■ TASK INSTRUCTIONS ■
Check each line for the string "finishes", then give only how many lines have it.

━━━ EXCERPTED DATA

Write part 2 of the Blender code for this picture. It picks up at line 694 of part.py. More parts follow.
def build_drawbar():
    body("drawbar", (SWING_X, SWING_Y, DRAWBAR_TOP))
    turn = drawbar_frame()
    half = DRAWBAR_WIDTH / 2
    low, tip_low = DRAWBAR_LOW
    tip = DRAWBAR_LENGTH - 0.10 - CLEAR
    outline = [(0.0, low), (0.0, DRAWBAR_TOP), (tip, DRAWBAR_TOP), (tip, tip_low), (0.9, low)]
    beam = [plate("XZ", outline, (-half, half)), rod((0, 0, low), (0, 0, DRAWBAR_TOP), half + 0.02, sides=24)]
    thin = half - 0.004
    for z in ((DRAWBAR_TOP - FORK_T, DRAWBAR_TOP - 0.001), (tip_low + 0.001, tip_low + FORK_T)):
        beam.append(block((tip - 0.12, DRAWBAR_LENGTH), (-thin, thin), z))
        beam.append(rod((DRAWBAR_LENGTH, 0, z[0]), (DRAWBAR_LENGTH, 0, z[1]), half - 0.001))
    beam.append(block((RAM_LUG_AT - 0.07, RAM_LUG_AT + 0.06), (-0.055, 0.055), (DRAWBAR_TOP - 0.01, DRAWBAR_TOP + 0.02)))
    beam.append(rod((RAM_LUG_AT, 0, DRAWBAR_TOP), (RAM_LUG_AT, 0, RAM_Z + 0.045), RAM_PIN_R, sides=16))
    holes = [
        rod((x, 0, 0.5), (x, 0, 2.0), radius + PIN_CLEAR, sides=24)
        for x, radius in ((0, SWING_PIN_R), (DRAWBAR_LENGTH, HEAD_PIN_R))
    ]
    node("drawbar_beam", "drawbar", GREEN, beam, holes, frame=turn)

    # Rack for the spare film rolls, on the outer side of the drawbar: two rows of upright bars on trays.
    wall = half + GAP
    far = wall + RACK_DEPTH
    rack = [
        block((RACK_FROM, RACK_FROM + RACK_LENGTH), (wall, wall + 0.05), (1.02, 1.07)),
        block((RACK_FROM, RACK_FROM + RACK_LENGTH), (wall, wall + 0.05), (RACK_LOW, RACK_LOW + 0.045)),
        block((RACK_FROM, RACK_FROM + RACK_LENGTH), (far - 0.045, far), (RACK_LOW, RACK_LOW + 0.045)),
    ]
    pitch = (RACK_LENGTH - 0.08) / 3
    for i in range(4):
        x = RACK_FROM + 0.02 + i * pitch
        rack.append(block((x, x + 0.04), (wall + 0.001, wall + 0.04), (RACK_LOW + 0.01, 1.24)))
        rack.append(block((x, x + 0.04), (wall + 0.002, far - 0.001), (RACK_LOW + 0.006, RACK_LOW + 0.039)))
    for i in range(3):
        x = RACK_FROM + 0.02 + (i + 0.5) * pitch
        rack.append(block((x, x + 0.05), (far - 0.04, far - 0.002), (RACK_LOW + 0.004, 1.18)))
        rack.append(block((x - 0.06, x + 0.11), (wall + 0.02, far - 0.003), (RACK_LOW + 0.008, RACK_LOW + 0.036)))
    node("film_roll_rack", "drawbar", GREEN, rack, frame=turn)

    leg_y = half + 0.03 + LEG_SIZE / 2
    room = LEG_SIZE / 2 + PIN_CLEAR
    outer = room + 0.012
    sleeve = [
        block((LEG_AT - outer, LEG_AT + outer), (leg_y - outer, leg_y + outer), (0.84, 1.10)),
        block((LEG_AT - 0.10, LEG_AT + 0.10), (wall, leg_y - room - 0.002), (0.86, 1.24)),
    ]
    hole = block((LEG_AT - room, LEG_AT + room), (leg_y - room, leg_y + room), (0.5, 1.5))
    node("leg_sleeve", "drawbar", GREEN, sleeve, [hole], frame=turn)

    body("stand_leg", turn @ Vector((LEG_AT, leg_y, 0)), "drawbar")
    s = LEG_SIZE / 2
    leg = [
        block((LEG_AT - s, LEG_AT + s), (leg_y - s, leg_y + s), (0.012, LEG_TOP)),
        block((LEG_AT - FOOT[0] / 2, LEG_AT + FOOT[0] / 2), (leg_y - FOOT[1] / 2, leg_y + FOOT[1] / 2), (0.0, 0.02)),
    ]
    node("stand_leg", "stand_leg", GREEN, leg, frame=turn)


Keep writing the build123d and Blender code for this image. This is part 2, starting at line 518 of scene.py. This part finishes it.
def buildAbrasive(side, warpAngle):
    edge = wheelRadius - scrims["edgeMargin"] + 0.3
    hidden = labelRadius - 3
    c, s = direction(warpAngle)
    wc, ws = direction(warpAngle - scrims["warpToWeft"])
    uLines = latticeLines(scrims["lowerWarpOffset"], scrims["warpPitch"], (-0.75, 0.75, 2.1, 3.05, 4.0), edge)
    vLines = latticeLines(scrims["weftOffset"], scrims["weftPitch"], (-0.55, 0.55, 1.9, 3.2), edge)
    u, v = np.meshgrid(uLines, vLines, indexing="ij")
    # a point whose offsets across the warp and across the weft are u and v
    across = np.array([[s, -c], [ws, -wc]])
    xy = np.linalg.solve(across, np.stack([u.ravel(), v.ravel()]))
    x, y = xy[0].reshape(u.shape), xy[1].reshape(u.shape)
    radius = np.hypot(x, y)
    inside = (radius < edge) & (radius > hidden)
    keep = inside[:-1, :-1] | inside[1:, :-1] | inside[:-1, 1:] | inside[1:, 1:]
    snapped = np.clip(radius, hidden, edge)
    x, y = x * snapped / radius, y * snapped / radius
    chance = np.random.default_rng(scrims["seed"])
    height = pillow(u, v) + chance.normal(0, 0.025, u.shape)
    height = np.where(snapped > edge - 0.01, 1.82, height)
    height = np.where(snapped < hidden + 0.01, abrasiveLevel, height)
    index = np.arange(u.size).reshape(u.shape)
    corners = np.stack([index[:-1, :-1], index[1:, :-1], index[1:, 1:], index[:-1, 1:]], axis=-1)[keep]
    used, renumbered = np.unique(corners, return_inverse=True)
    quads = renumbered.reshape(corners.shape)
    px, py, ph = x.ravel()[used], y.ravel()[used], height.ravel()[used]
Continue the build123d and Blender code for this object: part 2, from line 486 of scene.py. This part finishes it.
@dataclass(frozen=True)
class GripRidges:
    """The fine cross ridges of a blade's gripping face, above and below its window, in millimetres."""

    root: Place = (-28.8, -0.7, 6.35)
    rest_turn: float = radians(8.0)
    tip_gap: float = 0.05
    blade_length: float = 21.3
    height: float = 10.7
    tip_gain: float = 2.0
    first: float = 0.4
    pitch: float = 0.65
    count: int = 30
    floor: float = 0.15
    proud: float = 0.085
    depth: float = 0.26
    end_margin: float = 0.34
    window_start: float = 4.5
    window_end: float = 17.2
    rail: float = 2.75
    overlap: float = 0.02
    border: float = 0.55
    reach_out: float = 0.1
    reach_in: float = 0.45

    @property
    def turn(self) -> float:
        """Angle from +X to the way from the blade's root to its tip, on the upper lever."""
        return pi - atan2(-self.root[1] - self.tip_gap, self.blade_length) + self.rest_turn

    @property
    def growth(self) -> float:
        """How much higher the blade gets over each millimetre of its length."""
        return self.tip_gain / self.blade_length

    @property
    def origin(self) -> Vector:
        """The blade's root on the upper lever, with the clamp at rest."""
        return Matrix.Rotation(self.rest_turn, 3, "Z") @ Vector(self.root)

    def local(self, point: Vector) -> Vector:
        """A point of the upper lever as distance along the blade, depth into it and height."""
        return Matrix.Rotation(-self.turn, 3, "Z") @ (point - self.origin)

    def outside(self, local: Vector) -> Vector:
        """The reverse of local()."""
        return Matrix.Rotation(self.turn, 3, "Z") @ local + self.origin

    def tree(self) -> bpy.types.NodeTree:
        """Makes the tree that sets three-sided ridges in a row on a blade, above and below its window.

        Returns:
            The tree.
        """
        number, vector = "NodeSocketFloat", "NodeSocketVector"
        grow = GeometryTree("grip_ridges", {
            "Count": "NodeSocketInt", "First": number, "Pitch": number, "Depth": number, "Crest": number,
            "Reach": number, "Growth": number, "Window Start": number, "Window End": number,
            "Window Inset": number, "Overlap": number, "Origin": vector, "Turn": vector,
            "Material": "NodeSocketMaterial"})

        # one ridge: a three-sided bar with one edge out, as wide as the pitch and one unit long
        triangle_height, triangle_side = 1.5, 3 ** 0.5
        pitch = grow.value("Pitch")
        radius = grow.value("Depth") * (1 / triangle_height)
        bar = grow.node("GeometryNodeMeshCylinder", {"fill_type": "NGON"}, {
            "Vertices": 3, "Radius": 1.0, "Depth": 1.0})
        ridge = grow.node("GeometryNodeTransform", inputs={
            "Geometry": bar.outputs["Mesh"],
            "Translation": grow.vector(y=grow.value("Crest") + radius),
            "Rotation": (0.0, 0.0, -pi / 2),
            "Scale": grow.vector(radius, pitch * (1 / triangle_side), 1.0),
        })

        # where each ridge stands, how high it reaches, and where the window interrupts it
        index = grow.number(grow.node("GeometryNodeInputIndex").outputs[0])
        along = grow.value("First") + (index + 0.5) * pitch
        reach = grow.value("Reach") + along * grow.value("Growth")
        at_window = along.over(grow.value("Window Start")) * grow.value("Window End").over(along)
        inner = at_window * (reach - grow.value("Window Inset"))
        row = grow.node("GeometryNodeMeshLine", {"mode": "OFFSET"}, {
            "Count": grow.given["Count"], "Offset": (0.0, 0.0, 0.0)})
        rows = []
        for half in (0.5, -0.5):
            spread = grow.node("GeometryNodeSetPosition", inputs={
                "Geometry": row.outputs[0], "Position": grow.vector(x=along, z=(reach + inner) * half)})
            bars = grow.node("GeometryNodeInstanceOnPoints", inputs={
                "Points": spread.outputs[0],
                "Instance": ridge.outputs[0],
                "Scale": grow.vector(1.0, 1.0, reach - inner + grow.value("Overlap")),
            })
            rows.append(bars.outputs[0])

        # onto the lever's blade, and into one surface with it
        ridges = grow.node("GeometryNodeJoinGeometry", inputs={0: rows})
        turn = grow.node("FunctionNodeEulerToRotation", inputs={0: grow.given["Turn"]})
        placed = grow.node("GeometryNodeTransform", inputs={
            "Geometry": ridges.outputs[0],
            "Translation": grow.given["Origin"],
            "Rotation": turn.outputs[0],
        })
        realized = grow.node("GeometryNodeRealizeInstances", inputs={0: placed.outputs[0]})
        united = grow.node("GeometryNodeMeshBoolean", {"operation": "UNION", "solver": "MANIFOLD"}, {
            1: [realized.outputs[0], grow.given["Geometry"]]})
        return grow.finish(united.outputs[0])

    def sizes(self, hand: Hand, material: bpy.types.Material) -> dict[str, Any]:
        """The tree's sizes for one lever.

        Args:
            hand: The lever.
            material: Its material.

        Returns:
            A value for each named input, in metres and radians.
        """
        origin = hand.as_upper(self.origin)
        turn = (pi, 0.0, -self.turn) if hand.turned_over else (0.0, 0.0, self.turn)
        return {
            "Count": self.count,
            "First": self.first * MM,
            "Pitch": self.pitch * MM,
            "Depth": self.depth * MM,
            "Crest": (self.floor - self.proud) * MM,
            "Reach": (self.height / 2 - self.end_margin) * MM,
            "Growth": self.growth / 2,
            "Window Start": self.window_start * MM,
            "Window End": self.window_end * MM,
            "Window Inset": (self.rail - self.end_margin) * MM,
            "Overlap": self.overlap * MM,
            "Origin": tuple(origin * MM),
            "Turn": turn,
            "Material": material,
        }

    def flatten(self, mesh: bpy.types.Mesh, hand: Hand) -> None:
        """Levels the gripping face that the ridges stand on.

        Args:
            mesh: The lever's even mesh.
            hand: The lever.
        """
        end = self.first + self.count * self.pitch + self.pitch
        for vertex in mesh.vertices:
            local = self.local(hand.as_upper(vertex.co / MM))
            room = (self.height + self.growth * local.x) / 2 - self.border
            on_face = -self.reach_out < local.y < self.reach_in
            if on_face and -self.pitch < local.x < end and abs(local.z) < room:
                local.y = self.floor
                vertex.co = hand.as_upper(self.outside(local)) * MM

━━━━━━

■ EXPECTED ANSWER ■
2